§ DIRECTIONS FOR THIS TASK
Each line of the listing that contains the word "with" is to be copied.

§ GIVEN DATA
— start —

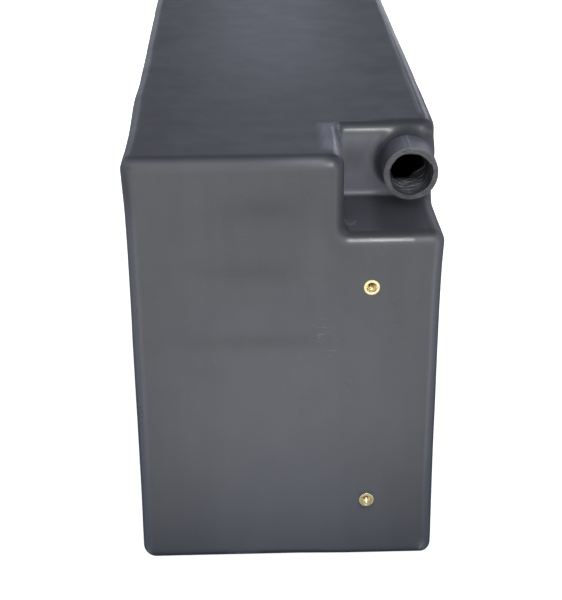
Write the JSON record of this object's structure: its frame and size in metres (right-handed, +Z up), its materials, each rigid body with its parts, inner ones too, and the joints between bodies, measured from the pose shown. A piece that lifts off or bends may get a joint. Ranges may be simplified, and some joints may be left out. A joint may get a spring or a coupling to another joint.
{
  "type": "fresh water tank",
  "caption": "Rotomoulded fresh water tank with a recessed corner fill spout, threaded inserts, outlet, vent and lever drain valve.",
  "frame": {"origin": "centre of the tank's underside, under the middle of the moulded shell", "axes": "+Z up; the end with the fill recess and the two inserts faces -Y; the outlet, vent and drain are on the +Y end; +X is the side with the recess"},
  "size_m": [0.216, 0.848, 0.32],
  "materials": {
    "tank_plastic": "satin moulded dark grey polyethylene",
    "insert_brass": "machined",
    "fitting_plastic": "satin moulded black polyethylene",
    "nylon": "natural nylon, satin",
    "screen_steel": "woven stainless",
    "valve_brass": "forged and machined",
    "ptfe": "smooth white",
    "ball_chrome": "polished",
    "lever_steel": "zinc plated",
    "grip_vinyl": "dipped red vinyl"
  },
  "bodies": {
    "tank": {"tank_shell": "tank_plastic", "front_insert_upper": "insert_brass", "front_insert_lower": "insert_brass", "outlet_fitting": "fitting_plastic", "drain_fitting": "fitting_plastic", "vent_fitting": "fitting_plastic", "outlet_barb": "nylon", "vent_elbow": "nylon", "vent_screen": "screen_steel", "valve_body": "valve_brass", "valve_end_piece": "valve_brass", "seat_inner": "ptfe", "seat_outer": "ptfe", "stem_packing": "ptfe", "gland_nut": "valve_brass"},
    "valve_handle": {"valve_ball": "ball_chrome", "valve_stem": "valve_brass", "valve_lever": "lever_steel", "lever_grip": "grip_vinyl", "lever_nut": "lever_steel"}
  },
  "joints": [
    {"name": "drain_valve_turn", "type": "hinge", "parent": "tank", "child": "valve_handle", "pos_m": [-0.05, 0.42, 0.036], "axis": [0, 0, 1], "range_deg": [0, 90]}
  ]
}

— end —
— start —

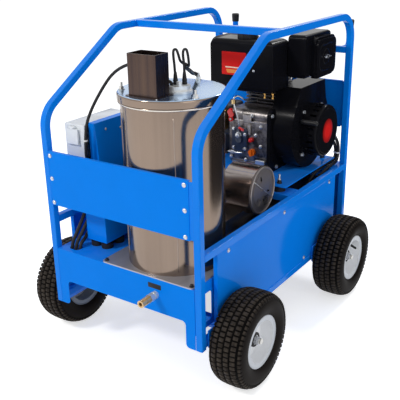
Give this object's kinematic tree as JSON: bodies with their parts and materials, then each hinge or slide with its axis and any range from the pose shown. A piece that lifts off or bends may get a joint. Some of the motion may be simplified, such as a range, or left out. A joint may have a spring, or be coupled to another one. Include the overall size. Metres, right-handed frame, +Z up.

— end —

§ PROBLEM SOLUTION
Write the JSON record of this object's structure: its frame and size in metres (right-handed, +Z up), its materials, each rigid body with its parts, inner ones too, and the joints between bodies, measured from the pose shown. A piece that lifts off or bends may get a joint. Ranges may be simplified, and some joints may be left out. A joint may get a spring or a coupling to another joint.
  "caption": "Rotomoulded fresh water tank with a recessed corner fill spout, threaded inserts, outlet, vent and lever drain valve.",
  "frame": {"origin": "centre of the tank's underside, under the middle of the moulded shell", "axes": "+Z up; the end with the fill recess and the two inserts faces -Y; the outlet, vent and drain are on the +Y end; +X is the side with the recess"},
Give this object's kinematic tree as JSON: bodies with their parts and materials, then each hinge or slide with its axis and any range from the pose shown. A piece that lifts off or bends may get a joint. Some of the motion may be simplified, such as a range, or left out. A joint may have a spring, or be coupled to another one. Include the overall size. Metres, right-handed frame, +Z up.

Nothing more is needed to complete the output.